ARMENIA - Terjadi bentrokan antara polisi dan demonstran di Ibu Kota Armenia, Yerevan, pada Rabu (20/9/2023), ketika ribuan orang memprotes cara pemerintah menangani krisis Nagorno-Karabakh.
Azerbaijan mengatakan pihaknya telah memulihkan kedaulatannya atas wilayah tersebut, setelah serangan militer mematikan selama 24 jam.
Hal ini menyebabkan Armenia dituduh gagal melindungi etnis Armenia di wilayah yang diperebutkan.
Para pengunjuk rasa menyerukan agar Perdana Menteri (PM) Armenia Nikol Pashinyan mundur.
Mereka mengatakan dia memberikan terlalu banyak kelonggaran dalam perjuangan untuk Nagorno-Karabakh, dan tidak berbuat banyak membantu etnis Armenia yang tinggal di sana.
Wilayah tersebut diakui secara internasional sebagai bagian dari Azerbaijan tetapi sebagian besar wilayahnya telah dikuasai oleh etnis Armenia selama tiga dekade.
Gambar dari Yerevan menunjukkan polisi dengan perlengkapan antihuru-hara berjaga di dekat gedung pemerintah ketika beberapa pengunjuk rasa melemparkan batu.
Sementara beberapa orang dengan damai mengibarkan bendera dan poster, yang lain terlihat terluka dan berlumuran darah.
“Pihak berwenang kami telah meninggalkan Artsakh,” kata politisi oposisi Avetik Chalabyan kepada massa, menggunakan nama Armenia untuk Karabakh, dikutip BBC.
"Musuh ada di depan pintu kita. Kita harus mengubah otoritas untuk mengubah kebijakan nasional," tambahnya, sementara anggota parlemen lainnya menyerukan prosedur pemakzulan terhadap perdana menteri.
Pengunjuk rasa lainnya, Sargis Hayats, mengatakan Pashinyan "harus pergi".
"Kami kehilangan tanah air kami, rakyat kami." Sekitar 120.000 etnis Armenia tinggal di Nagorno-Karabakh,” terangnya kepada kantor berita AFP.

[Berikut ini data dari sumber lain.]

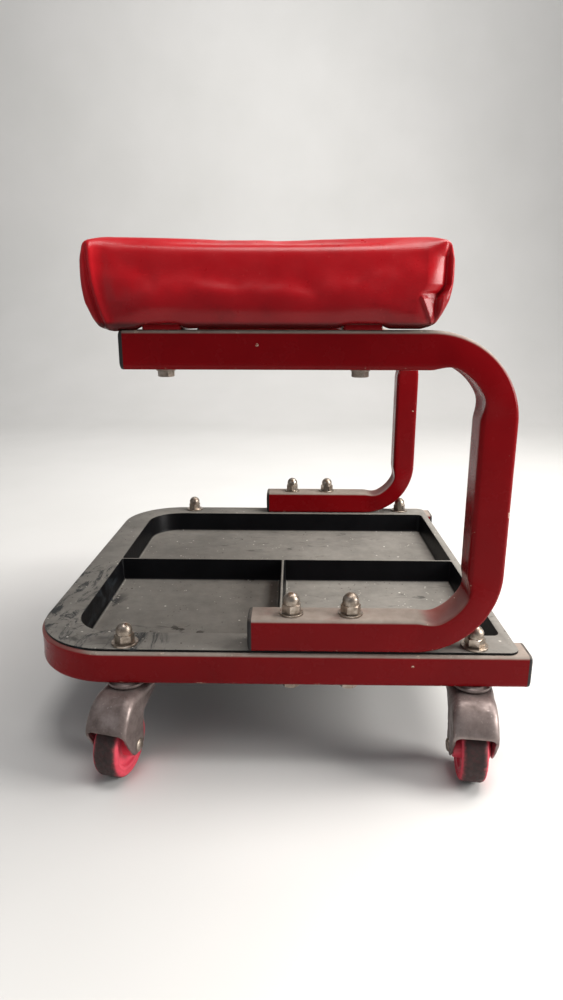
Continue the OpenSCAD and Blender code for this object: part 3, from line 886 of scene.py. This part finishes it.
def caster_place(corner):
    """Matrix from a caster's own axes (x the way it trails, z up from the floor) to the seat's."""
    pivot, _, back = caster_values(corner)
    turn = Matrix.Rotation(math.atan2(back.y, back.x), 4, "Z")
    return Matrix.Translation((pivot.x, pivot.y, 0)) @ turn


def axle_place(corner):
    """Matrix from a wheel's own axes (z along the axle) to the seat's."""
    _, hub, back = caster_values(corner)
    turn = Matrix.Rotation(math.atan2(back.y, back.x), 4, "Z")
    return Matrix.Translation(hub) @ turn @ Matrix.Rotation(math.radians(-90), 4, "X")


def hoop(half, corner, start, reach, side_steps=9, corner_steps=6, top_steps=8):
    """One strip bent over the wheel: (across, down) points from its left foot over the top to the right."""
    points = [(-half, reach + (start + corner - reach) * i / side_steps) for i in range(side_steps)]
    for i in range(corner_steps + 1):
        angle = math.radians(90 * i / corner_steps)
        across = half - corner + corner * math.cos(angle)
        points.append((-across, start + corner * (1 - math.sin(angle))))
    mirrored = [(-across, down) for across, down in reversed(points)]
    flat = 2 * (half - corner)
    points += [(flat * (i / top_steps - 0.5), start) for i in range(1, top_steps)]
    return points + mirrored


def leg_flare(x, z, top):
    """How far a fork's side stands out, in mm: a swell under the cap, and a weaker one further down."""
    under_cap = 1.1 * math.exp(-((z - top + 5) / 5.5) ** 2) * clamp((12 - x) / 14)
    lower = 0.7 * math.exp(-((z - 47) / 8) ** 2) * clamp((24 - x) / 14)
    return abs(under_cap - lower)


def fork_mesh():
    """Pressed fork: a rounded cap, two legs with pointed tips, and a hood over the wheel.

    Its outlines are (x, z) points in mm, x the way it trails and z up from the floor."""
    axle_z = JOINTS["roll_" + CORNERS[0]]["pos_m"][2] / MM
    top = high("fork_" + CORNERS[0]).z / MM
    corner = FORK_CORNER / MM
    steel = FORK_STEEL / MM
    half, cap_r, nose = 16.3, 17.4, 14.0
    hood = [(16.4, top), (22.0, top - 1.2), (28.0, top - 4.6), (33.2, top - 9.8), (37.2, top - 15.6),
            (39.3, top - 20.3)]
    # each span: points along the crown, points along the lower edge, and how many strips lie between
    spans = (
        ([(-nose, top), (3.0, top)], [(-12.6, top - 8.5), (-7.0, 54.0), (2.0, 51.0), (8.4, 48.6)], 9),
        ([(3.0, top), (11.0, top)], [(8.4, 48.6), (10.2, 41.0), (9.2, 31.0), (8.8, axle_z)], 9),
        ([(11.0, top), (16.4, top)],
         [(8.8, axle_z), (10.0, 21.6), (13.4, 19.4), (18.6, 18.8), (23.2, 19.2)], 7),
        (hood[:3], [(23.2, 19.2), (27.4, 24.2), (30.6, 29.2)], 6),
        (hood[2:], [(30.6, 29.2), (35.6, 38.8)], 7))
    rows = [(along(crown, i / count), along(foot, i / count))
            for crown, foot, count in spans for i in range(count)]
    rows.append((hood[-1], spans[-1][1][-1]))
    verts = []
    for inset in (0.0, steel):
        for crown, foot in rows:
            depth = Vector((foot[0] - crown[0], foot[1] - crown[1]))
            ahead = depth.normalized()
            for across, down in hoop(half - inset, corner - inset, inset, depth.length):
                x, z = crown[0] + ahead.x * down, crown[1] + ahead.y * down
                if x < 0:
                    round_cap = math.sqrt(cap_r ** 2 - min(abs(across), cap_r - corner) ** 2) / nose
                    x *= round_cap if z > top - corner else (round_cap + 1) / 2
                if abs(across) > half - corner:
                    across += math.copysign(leg_flare(x, z, top), across)
                verts.append((x * MM, across * MM, z * MM))
    count = len(verts) // (2 * len(rows))
    shell = count * len(rows)
    faces = []
    for r in range(len(rows) - 1):
        for i in range(count - 1):
            quad = (r * count + i, r * count + i + 1, (r + 1) * count + i + 1, (r + 1) * count + i)
            faces.append(quad)
            faces.append(tuple(shell + k for k in reversed(quad)))
    last = (len(rows) - 1) * count
    rim = [(i, i + 1) for i in range(count - 1)] + [(last + i + 1, last + i) for i in range(count - 1)]
    for r in range(len(rows) - 1):
        rim += [((r + 1) * count, r * count), (r * count + count - 1, (r + 1) * count + count - 1)]
    faces += [(b, a, shell + a, shell + b) for a, b in rim]
    piece = add_object("fork_sheet", mesh_from("fork", verts, faces))
    turn_outwards(piece.data)
    soft = piece.modifiers.new("drawn", "SUBSURF")
    soft.levels = soft.render_levels = 1
    baked(piece)
    mesh = piece.data.copy()
    bpy.data.objects.remove(piece)
    smooth(mesh, 60)
    return mesh


def race_cup_mesh():
    """Bearing cup: a flat washer on the rail, a rolled wall, and its open underside."""
    lo, hi = solids("caster_race_cups")[0]
    radius, height = (hi.x - lo.x) / 2, hi.z - lo.z
    roll, rim, shoulder = 1.6 * MM, 0.9 * MM, radius - 3.2 * MM
    profile = [(0, height), (shoulder, height)]
    profile += arc((shoulder, height - rim), rim, 90, 20, 4)
    profile += [(radius - 1.7 * MM, height - 1.4 * MM)]
    profile += arc((radius - roll, roll), roll, 40, -90, 8)
    profile += [(radius - 3 * MM, 0.2 * MM), (0, 0.2 * MM)]
    mesh = lathe("race_cup", profile, 56)
    smooth(mesh, 40)
    return mesh


def mirrored_profile(side):
    """A whole lathe profile from its half above z = 0."""
    return side + [(r, -z) for r, z in reversed(side)]


def rivet_mesh():
    """Axle: a pin with a round head at each end."""
    head, pin, half, seat = 5.1 * MM, 3.1 * MM, 17.8 * MM, 16.35 * MM
    side = [(0, half + 0.4 * MM), (head * 0.35, half + 0.3 * MM), (head * 0.65, half),
            (head * 0.88, half - 0.6 * MM), (head, half - 1.1 * MM), (head, seat), (pin, seat)]
    mesh = lathe("rivet", mirrored_profile(side), 40)
    smooth(mesh, 50)
    return mesh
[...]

Pada Selasa (19/9/2023), militer Azerbaijan melancarkan operasi “anti-teror” yang menuntut pasukan Karabakh menyerah dan membubarkan “rezim ilegal” mereka.
Tidak dapat memperoleh dukungan apa pun dari Armenia karena jalan utama diblokir oleh Azerbaijan sejak Desember, etnis Armenia segera menyerah.
Pada Rabu (20/9/2023), Presiden Azerbaijan Ilham Aliyev menegaskan bahwa dia tidak membenci penduduk etnis Armenia, hanya apa yang dia sebut sebagai "junta kriminal".
Dalam pidato yang disiarkan televisi, dia mengatakan Azerbaijan ingin mengintegrasikan penduduk Karabakh dan mengubah wilayah itu menjadi “surga”.
Namun ada kekhawatiran serius mengenai apa yang mungkin terjadi pada etnis Armenia yang masih berada di Nagorno-Karabakh.
Gambar yang diposting di media sosial menunjukkan ribuan orang Armenia berkumpul di bandara yang dikuasai Rusia di Stepanakert, ibu kota Karabakh (dikenal sebagai Khankendi oleh Azeri), mencoba meninggalkan wilayah tersebut.
Seorang pejabat separatis mengatakan pada Rabu (20/9/2023) bahwa lebih dari 10.000 orang telah dievakuasi dari komunitas Armenia ke pemukiman lain di wilayah tersebut “di mana keamanan relatif dapat diberikan”. Pejabat lain menyatakan bahwa sedikitnya 200 orang tewas dalam pertempuran tersebut, termasuk warga sipil – meskipun BBC belum dapat memverifikasi angka-angka tersebut.
Kepresidenan Azerbaijan mengatakan para pejabat akan bertemu dengan perwakilan Armenia di Karabakh untuk melakukan pembicaraan mengenai "masalah reintegrasi" di kota Yevlakh, Azerbaijan, pada Kamis (21/9/2023).